Information supplied:
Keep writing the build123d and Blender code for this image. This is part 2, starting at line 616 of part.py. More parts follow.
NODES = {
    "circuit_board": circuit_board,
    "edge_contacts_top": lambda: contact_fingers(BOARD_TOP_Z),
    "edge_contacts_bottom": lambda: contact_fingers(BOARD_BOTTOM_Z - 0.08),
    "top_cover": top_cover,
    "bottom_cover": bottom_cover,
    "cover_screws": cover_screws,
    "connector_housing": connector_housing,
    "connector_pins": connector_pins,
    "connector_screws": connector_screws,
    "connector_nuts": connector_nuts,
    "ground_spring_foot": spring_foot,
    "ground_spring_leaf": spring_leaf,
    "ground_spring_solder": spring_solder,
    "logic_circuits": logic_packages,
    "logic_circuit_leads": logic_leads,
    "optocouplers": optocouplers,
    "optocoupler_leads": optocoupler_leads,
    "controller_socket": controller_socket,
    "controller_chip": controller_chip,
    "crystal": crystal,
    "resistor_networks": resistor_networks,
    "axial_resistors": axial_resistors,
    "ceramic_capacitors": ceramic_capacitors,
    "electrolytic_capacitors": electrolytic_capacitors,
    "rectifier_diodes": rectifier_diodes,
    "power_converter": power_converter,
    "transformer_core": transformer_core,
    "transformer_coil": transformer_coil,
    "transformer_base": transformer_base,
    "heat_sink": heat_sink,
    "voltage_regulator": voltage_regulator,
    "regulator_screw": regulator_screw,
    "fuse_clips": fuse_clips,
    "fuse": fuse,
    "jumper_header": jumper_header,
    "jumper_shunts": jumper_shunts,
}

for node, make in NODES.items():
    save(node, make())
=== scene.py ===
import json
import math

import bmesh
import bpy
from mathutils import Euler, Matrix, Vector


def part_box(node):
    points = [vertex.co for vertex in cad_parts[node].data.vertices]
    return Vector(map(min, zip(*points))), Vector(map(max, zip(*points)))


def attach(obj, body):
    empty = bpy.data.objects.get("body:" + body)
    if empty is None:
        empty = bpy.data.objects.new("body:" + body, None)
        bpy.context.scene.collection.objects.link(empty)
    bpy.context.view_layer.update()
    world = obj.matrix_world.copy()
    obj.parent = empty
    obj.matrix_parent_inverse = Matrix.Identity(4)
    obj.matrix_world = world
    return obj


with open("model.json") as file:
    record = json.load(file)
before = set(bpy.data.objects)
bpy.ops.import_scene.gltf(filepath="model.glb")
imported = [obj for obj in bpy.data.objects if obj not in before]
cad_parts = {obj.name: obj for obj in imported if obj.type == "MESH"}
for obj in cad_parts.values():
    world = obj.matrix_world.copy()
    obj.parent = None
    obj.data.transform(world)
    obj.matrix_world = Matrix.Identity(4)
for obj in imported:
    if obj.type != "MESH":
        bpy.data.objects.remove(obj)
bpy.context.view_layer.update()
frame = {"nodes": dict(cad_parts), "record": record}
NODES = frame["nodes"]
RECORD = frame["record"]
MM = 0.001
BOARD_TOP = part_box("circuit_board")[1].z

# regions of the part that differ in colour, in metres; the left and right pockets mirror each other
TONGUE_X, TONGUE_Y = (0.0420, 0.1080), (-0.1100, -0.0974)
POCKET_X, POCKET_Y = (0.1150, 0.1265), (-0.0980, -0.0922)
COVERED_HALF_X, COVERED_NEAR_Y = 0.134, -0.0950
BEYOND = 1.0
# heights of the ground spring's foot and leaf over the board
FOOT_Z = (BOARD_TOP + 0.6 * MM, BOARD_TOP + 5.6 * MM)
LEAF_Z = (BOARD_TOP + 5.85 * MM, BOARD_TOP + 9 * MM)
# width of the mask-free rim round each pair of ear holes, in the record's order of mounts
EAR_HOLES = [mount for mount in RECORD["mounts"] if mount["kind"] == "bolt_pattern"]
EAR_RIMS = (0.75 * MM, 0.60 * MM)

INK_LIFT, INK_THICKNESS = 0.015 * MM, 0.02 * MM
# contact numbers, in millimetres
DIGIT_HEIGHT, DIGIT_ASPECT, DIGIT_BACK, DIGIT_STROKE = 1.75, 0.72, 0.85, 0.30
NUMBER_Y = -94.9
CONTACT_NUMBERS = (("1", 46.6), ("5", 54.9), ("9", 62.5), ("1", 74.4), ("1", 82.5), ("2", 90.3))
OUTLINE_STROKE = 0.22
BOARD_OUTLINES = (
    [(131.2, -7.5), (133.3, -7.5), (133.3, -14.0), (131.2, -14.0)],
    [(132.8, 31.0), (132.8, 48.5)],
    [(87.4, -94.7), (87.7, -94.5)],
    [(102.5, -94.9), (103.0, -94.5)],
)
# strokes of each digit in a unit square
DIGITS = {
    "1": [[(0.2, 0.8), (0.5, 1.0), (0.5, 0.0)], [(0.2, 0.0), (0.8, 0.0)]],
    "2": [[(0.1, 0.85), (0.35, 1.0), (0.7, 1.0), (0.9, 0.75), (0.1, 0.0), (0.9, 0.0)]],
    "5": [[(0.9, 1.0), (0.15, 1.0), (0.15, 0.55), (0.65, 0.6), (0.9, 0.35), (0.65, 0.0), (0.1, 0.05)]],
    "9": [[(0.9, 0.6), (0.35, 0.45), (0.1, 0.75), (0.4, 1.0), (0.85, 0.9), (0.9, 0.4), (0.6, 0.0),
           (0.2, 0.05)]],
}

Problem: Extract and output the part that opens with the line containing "obj.matrix_world = Matrix.Identity(4)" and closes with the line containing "EAR_RIMS = (0.75 * MM, 0.60 * MM)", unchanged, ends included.

Exercise output:
    obj.matrix_world = Matrix.Identity(4)
for obj in imported:
    if obj.type != "MESH":
        bpy.data.objects.remove(obj)
bpy.context.view_layer.update()
frame = {"nodes": dict(cad_parts), "record": record}
NODES = frame["nodes"]
RECORD = frame["record"]
MM = 0.001
BOARD_TOP = part_box("circuit_board")[1].z

# regions of the part that differ in colour, in metres; the left and right pockets mirror each other
TONGUE_X, TONGUE_Y = (0.0420, 0.1080), (-0.1100, -0.0974)
POCKET_X, POCKET_Y = (0.1150, 0.1265), (-0.0980, -0.0922)
COVERED_HALF_X, COVERED_NEAR_Y = 0.134, -0.0950
BEYOND = 1.0
# heights of the ground spring's foot and leaf over the board
FOOT_Z = (BOARD_TOP + 0.6 * MM, BOARD_TOP + 5.6 * MM)
LEAF_Z = (BOARD_TOP + 5.85 * MM, BOARD_TOP + 9 * MM)
# width of the mask-free rim round each pair of ear holes, in the record's order of mounts
EAR_HOLES = [mount for mount in RECORD["mounts"] if mount["kind"] == "bolt_pattern"]
EAR_RIMS = (0.75 * MM, 0.60 * MM)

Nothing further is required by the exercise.